Od wczoraj zaprzyjaźnione z Andrzejem Wajdą i Komitetem Honorowym Bronisława Komorowskiego media odświeżają Polakom sylwetkę Marka Belki zgłoszonego przez pełniącego obowiązki prezydenta, na stanowisko prezesa NBP.
Cóż możemy dowiedzieć się o tym najlepszym z najlepszych kandydacie?
Możemy zobaczyć w archiwalnych migawkach Marka Belkę wyciągającego jabłko z teczki, mówiącego o Jenifer Lopez czy w stanowczym wystąpieniu, goniącego posłów, w tym i tych z PO, „do roboty!!!”.

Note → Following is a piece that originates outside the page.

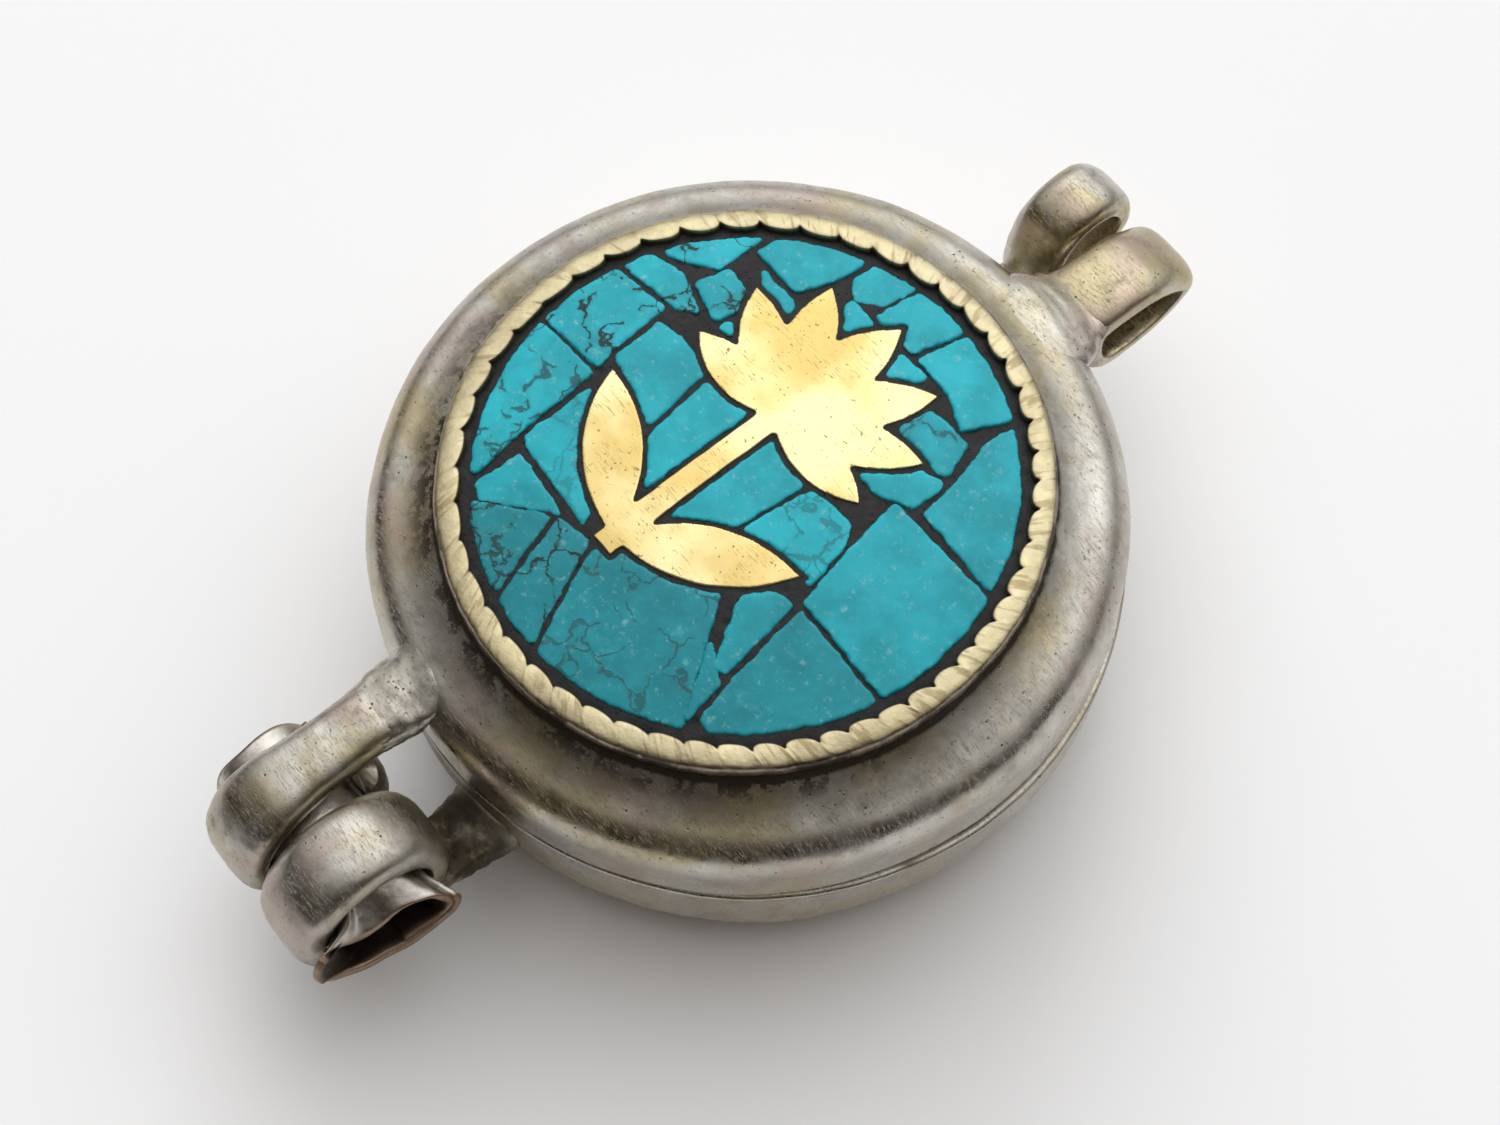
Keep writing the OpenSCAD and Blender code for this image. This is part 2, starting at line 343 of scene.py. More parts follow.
def white_metal(name, grime_and_shade_at, warm, dark):
    """Tarnished nickel silver: grey with yellow and pink stains, dark pits and hairlines.

    The second argument gives a mask of grime and painted shade, or is None. warm and dark say how strong
    the yellow stain and the dark clouds are.
    """
    n = Nodes(name)
    base = n.mix(n.ramp(n.noise(0.33, 4, 0.6), 0.35, 0.65), (0.46, 0.435, 0.38), (0.58, 0.56, 0.51))
    stain = n.ramp(n.noise(0.17, 5, 0.6, distort=0.6), 0.42, 0.60, 0.0, warm)
    colour = n.mix(stain, base, (0.47, 0.39, 0.22))
    pink = n.ramp(n.noise(0.31, 3, 0.5, n.moved((9, 4, 2))), 0.52, 0.64, 0.0, 0.5)
    colour = n.mix(pink, colour, (0.47, 0.36, 0.32))
    cloud = n.ramp(n.noise(0.8, 9, 0.7), 0.50, 0.76, 0.0, dark)
    colour = n.mix(cloud, colour, (0.17, 0.145, 0.105))
    pit_field = n.ramp(n.noise(0.9, 3), 0.36, 0.56)
    pits = n.times(n.ramp(n.cells(1.9), 0.13, 0.05), pit_field)
    specks = n.times(n.ramp(n.noise(6.5, 3, 0.6), 0.64, 0.70), pit_field)
    holes = n.math("MAXIMUM", pits, n.times(specks, 0.8))
    colour = n.mix(n.times(holes, 0.85), colour, (0.05, 0.042, 0.035))
    lines = fine_scratches(n, (12, 67, 128, 160), 1.7)
    colour = n.mix(n.times(lines, 0.3), colour, (0.60, 0.58, 0.54))
    rough = n.math("ADD", n.ramp(n.noise(1.1, 6, 0.65), 0.3, 0.72, 0.23, 0.38), n.times(cloud, 0.3))
    if grime_and_shade_at:
        # grime and painted shade from the mask, kept off the inside
        grime_and_shade = n.times(grime_and_shade_at(n), n.math("SUBTRACT", 1.0, n.attribute("inside")))
        colour = n.mix(grime_and_shade, colour, (0.030, 0.023, 0.016))
        rough = n.math("ADD", rough, n.times(grime_and_shade, 0.35))
    normal = n.bump(n.noise(0.7, 3, 0.5), 0.07, 0.4)
    normal = n.bump(n.noise(4.0, 4, 0.6), 0.012, 0.4, normal)
    normal = n.bump(n.math("SUBTRACT", n.times(lines, -0.3), holes), 0.03, 0.6, normal)
    return n.set(Base_Color=colour, Metallic=1.0, Roughness=rough, Normal=normal)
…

Zaledwie po kilku godzinach tego jabłka, Lopez i „do roboty”, w różnych konfiguracjach i kolejności pojawia się jakże wiarygodny, bo ekspresowy sondaż SMG/KRC mówiący, że już wczesnym wieczorem ponad 60% Polaków pragnie „bezpartyjnego fachowca” Belkę na Prezesa NBP.

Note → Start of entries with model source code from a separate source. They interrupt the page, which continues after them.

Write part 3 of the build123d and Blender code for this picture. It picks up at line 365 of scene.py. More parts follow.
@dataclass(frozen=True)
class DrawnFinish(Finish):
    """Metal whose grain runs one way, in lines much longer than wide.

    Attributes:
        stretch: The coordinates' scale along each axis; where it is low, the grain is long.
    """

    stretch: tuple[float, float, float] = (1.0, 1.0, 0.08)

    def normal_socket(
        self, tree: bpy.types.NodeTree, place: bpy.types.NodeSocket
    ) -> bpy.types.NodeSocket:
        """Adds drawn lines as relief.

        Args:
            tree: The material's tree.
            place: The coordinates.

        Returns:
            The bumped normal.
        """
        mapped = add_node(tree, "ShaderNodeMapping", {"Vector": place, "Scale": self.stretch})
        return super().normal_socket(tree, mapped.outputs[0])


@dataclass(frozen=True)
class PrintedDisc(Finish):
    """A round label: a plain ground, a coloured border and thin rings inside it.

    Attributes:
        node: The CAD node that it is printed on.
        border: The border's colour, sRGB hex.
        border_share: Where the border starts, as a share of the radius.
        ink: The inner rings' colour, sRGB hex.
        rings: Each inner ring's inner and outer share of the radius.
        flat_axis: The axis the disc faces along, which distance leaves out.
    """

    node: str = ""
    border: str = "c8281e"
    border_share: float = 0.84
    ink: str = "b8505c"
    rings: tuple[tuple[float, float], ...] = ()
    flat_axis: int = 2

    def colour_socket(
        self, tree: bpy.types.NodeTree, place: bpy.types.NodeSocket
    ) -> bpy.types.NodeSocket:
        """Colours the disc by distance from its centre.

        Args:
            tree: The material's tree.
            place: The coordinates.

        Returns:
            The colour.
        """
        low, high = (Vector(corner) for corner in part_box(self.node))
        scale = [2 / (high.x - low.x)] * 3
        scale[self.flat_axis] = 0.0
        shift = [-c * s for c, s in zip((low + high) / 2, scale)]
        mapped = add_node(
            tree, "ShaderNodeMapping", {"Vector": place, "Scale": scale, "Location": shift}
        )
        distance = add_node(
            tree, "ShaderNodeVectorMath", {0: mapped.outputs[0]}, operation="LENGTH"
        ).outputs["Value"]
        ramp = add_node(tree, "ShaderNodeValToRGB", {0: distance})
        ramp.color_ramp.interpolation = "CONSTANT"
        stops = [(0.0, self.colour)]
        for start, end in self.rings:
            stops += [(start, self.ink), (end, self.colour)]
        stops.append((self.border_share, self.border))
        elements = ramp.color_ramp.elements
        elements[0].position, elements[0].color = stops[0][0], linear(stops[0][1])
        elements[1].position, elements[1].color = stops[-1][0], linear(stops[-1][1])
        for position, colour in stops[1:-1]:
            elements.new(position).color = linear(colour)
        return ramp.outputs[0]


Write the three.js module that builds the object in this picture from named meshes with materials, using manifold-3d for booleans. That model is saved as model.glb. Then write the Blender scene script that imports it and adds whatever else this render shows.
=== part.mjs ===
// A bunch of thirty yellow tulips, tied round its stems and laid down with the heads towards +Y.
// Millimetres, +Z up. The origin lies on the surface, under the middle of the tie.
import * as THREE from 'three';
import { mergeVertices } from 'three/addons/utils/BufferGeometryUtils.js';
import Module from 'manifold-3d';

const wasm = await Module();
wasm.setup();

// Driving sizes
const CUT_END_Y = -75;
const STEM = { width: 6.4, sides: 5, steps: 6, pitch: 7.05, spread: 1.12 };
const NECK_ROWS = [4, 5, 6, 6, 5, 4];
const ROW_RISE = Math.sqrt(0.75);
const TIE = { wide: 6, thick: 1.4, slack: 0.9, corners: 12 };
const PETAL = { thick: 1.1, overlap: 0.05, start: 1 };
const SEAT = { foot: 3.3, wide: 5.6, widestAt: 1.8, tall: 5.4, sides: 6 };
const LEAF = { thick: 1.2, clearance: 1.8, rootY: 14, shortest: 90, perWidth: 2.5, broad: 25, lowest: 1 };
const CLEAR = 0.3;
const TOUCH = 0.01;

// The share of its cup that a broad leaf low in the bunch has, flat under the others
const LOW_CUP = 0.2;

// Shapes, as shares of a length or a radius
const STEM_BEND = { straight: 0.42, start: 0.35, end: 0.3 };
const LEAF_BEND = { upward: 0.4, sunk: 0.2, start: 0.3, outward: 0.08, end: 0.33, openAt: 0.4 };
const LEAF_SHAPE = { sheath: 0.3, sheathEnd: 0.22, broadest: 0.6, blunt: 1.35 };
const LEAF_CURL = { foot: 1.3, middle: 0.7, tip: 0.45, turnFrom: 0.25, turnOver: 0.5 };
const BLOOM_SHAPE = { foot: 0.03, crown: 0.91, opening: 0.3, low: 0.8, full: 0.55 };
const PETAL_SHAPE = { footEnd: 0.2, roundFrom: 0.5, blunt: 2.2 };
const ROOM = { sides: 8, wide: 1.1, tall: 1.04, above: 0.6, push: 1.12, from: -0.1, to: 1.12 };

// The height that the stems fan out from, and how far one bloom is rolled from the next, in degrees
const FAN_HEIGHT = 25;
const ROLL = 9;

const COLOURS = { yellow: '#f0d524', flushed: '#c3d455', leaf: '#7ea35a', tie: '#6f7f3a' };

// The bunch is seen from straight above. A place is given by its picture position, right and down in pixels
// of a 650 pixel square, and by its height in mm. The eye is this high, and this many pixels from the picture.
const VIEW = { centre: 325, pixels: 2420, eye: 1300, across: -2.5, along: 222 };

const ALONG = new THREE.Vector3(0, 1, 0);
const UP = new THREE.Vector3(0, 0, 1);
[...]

Warto w tym miejscu przypomnieć, że w PRL, Marek Belka działał w Związku Socjalistycznej Młodzieży Polskiej i w PZPR. W latach 1999-2005 ten „bezpartyjny fachowiec” należał do SLD, po czym zadeklarował swoje poparcie dla Partii Demokratycznej.
W latach 80-tych został zarejestrowany przez wywiad PRL, jako agent o pseudonimie „Belch”, co ukrył w oświadczeniu lustracyjnym z 2001 roku.

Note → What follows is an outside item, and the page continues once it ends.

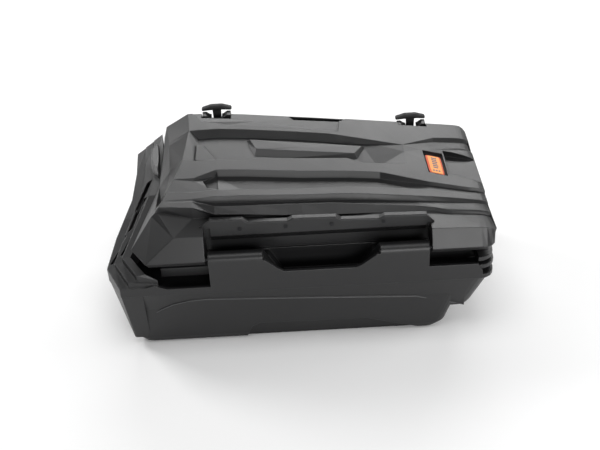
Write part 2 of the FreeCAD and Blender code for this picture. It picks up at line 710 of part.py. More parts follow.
def drain_plug():
    x, y = DRAIN
    plug = fuse([rod((x, y, 1), (x, y, 5), 9.0), rod((x, y, 5), (x, y, 8), 12.5)])
    return plug.cut(box(x - 8, x + 8, y - 1.2, y + 1.2, 6.5, 9))


def badge():
    return badge_slab(0.94, BADGE_DEEP, 2.0)


# ---- latches ------------------------------------------------------------
STRAP_X = 9.0             # half the width of the strap
GRIP_Y = 186.6            # near face of the grip, just clear of the keeper


def bracket(x):
    """Two cheeks on a foot plate that hold the strap's pivot pin."""
    plate = box(x - 27, x + 27, 183.0, 185.0, 138, 162)
    cheeks = [box(x + s * 13 - 2, x + s * 13 + 2, 185.0, 199, 141, 159) for s in (-1, 1)]
    body = fuse([plate] + cheeks)
    body = body.cut(rod((x - 20, PIVOT_Y, PIVOT_Z), (x + 20, PIVOT_Y, PIVOT_Z), 2.0))
    for dx in (-20, 20):
        body = body.cut(rod((x + dx, 182, PIVOT_Z), (x + dx, 186, PIVOT_Z), BRACKET_SCREW_R))
    return body


def bracket_screws():
    parts = []
    for x, _ in LATCHES.values():
        for dx in (-20, 20):
            head = Part.makeCone(4.4, 3.0, 2.0, V(x + dx, 185.0, PIVOT_Z), V(0, 1, 0))
            parts.append(head.fuse(rod((x + dx, 171, PIVOT_Z), (x + dx, 185.0, PIVOT_Z),
                                       BRACKET_SCREW_R)))
    return Part.makeCompound(parts)


def pivot_pin(x):
    return rod((x - 16.5, PIVOT_Y, PIVOT_Z), (x + 16.5, PIVOT_Y, PIVOT_Z), 2.0)


def strap(x, top):
    """The rubber strap: an eye, a ribbed stretch and a T-shaped grip."""
    eye = rod((x - 10, PIVOT_Y, PIVOT_Z), (x + 10, PIVOT_Y, PIVOT_Z), 6.0)
    blade = box(x - STRAP_X, x + STRAP_X, PIVOT_Y - 4, PIVOT_Y + 3, PIVOT_Z, top - 8)
    ribs = [box(x - STRAP_X, x + STRAP_X, PIVOT_Y + 2, PIVOT_Y + 5, z, z + 5)
            for z in range(int(PIVOT_Z) + 14, int(top) - 30, 11)]
    grip_outline = ((x - 30, top - 8), (x - 27, top - 1.5), (x - 12, top), (x + 12, top),
                    (x + 27, top - 1.5),
                    (x + 30, top - 8), (x + 27, top - 10), (x - 27, top - 10))
    grip = plate_xz(grip_outline, GRIP_Y, 200.0)
    body = fuse([eye, blade] + ribs + [grip])
    return body.cut(rod((x - 12, PIVOT_Y, PIVOT_Z), (x + 12, PIVOT_Y, PIVOT_Z), 2.0 + FIT))


def keeper(x, top):
    """A cup with two flared ears behind the strap's grip."""
    z0 = top - 22
    parts = [box(x - 24, x + 24, LID_FAR - 19, LID_FAR - 2, z0, z0 + 3)]
    for s in (-1, 1):
        ear = ((x + s * 10.5, z0), (x + s * 10.5, z0 + 5), (x + s * 14, z0 + 6), (x + s * 21, z0 + 11),
               (x + s * 28, z0 + 10.5), (x + s * 28.7, z0 + 4), (x + s * 25, z0))
        parts.append(plate_xz(ear, LID_FAR - 8, GRIP_Y - 0.6))
    body = fuse(parts)
    for dx in (-18, 18):
        body = body.cut(rod((x + dx, LID_FAR - 12, z0 - 1), (x + dx, LID_FAR - 12, z0 + 4),
                            KEEPER_SCREW_R))
    return body


def keeper_screws():
    parts = []
    for x, top in LATCHES.values():
        z0 = top - 22
        for dx in (-18, 18):
            head = Part.makeCone(3.0, 2.0, 1.4, V(x + dx, LID_FAR - 12, z0 + 3), V(0, 0, 1))
            parts.append(head.fuse(rod((x + dx, LID_FAR - 12, z0 - 10), (x + dx, LID_FAR - 12, z0 + 3),
                                       KEEPER_SCREW_R)))
    return Part.makeCompound(parts)


# ---- all nodes ----------------------------------------------------------
def main():
    os.makedirs("parts", exist_ok=True)
    pin_left, pin_right = hinge_pins()
    nodes = {
        "base_shell": base_shell(),
        "lid_shell": lid_shell(),
        "hinge_hood": hinge_hood(),
        "hood_screws": hood_screws(),
        "hinge_pin_left": pin_left,
        "hinge_pin_right": pin_right,
        "lid_seal": seal(),
        "badge_plate": badge(),
        "floor_mat": floor_mat(),
        "mounting_sleeves": sleeves(),
        "drain_plug": drain_plug(),
        "bracket_screws": bracket_screws(),
        "keeper_screws": keeper_screws(),
    }
    for side, (x, top) in LATCHES.items():
        nodes["latch_bracket_" + side] = bracket(x)
        nodes["latch_pin_" + side] = pivot_pin(x)
        nodes["latch_strap_" + side] = strap(x, top)
        nodes["latch_keeper_" + side] = keeper(x, top)
    for name, shape in nodes.items():
        size = shape.BoundBox
        print(name, shape.isValid(), len(shape.Solids), round(shape.Volume / 1000, 1),
              [round(v, 1) for v in (size.XMin, size.XMax, size.YMin, size.YMax, size.ZMin, size.ZMax)])
        shape.exportStep("parts/" + name + ".step")


main()
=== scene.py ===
"""Looks for the hard saddlebag: moulded finishes, straps, badge, floor, lights and camera."""

import json
import math

import bmesh
import bpy
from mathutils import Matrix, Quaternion, Vector


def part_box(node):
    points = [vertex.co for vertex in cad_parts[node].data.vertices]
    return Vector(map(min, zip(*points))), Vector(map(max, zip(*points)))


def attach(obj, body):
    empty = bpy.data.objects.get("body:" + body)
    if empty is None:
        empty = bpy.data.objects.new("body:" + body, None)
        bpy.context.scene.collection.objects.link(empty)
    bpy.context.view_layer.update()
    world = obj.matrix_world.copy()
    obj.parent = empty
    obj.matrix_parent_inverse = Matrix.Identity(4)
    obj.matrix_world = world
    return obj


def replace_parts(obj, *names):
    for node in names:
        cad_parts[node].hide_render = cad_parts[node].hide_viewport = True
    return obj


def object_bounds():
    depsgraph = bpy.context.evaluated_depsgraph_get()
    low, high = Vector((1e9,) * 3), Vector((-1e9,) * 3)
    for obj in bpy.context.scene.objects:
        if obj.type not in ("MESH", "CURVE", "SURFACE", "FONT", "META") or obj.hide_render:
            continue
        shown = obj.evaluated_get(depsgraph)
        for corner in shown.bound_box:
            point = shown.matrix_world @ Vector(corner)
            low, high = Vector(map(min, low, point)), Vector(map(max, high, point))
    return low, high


bl_info = {
    "name": "Saddlebag looks",
    "version": (1, 0, 0),
    "blender": (4, 5, 0),
    "location": "3D View > Sidebar > Saddlebag",
    "description": "Finishes and soft pieces for a hinged hard saddlebag",
    "category": "Object",
}

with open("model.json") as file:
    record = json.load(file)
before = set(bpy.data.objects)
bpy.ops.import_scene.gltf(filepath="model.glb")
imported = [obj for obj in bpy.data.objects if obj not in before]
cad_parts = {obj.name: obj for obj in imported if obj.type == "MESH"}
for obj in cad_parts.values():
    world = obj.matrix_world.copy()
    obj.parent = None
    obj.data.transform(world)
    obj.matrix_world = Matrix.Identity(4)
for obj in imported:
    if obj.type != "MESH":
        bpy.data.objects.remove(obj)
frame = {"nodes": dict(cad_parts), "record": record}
CAD_BOX = [list(corner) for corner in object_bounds()]
NODES = frame["nodes"]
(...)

Politycy PO wraz z Bronisławem Komorowskim ten pośpiech tłumaczą oczywiście odpowiedzialnością za państwo, koniecznością obsadzenia tego stanowiska w trudnym momencie, na krótko przed wyborami i w obliczu kryzysu w Unii Europejskiej.
Warto w tym miejscu przypomnieć czytelnikom fragment listu Donalda Tuska do Prezydenta RP Aleksandra Kwaśniewskiego z 22 czerwca 2005 roku i dotyczący dymisji Marka Belki z funkcji premiera.
„W trudnym momencie, na krótko przed wyborami i w obliczu kryzysu w UE, rządem powinien kierować ktoś, kto nie stoi pod tego rodzaju zarzutami, jak kłamstwo w sprawie współpracy ze służbami PRL.”
Jak widzimy Donald Tusk i jego Platforma Obywatelska przebyli długą drogę.